Kilkadziesiąt lat minęło w Polsce od ostatniej wojny. Jej dalekie echo daje się jeszcze słyszeć w dawno nieodwiedzanych budynkach, lasach czy na polach. Patrol rozminowania nadal jest wzywany do znajdowanych niewybuchów. W ostatnim czasie w powiecie lipnowskim usunął trzy takie niebezpieczne znaleziska.

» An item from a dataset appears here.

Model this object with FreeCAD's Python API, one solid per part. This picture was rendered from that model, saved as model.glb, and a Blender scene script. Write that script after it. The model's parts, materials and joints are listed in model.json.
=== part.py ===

Materiały wybuchowe stosowane w technice wojskowej są bardzo odporne na działanie warunków atmosferycznych, dlatego pomimo upływu czasu cały czas mogą stanowić zagrożenie. W przypadku znalezienia przedmiotu przypominającego niewybuch, za jaki mogą być uznane m.in. pociski, bomby, naboje, granaty czy zapalniki należy zachować szczególną ostrożność i postępować odpowiednio. Przede wszystkim nie należy samodzielnie wykopywać czy przenosić niewybuchów. Miejsce ich odnalezienia powinno się wyraźnie oznaczyć i zabezpieczyć przed dostępem osób postronnych, a następnie wezwać odpowiednie służby. Informując o znalezieniu niewybuchu należy podać dokładne miejsce jego odnalezienia, określić wygląd i podać przybliżone gabaryty oraz ilość odnalezionych niewybuchów. Najlepiej pozostawić służbom adres i telefon kontaktowy do siebie, bo czasem dokładne miejsce położenia znaleziska jest trudne do zlokalizowania na rozległym terenie.
"W ostatni piątek i sobotę (23-24.08.2019) policjanci z Komendy Powiatowej Policji w Lipnie przyjęli trzy zgłoszenia o niewybuchach. Jeden z nich – granat ręczny - zabezpieczony został na terenie Lipna w jednym z remontowanych budynków. Dwa pozostałe na otwartym terenie koło zbiornika wodnego w miejscowości Boguchwała odnalazł jeden z mieszkańców. Na miejsce przybył patrol rozminowania, który zabezpieczył i zabrał w celu zdetonowania dwa granaty moździerzowe (kaliber 82 i 160mm)."-informuje oficer prasowy KPP w Lipnie podkom. Małgorzata Małkińska
Z uwagi na suszę i niski poziom wód takich niebezpiecznych znalezisk może być więcej, a nieumiejętne obchodzenie się z nimi może doprowadzić do poważnych obrażeń, a nawet śmierci.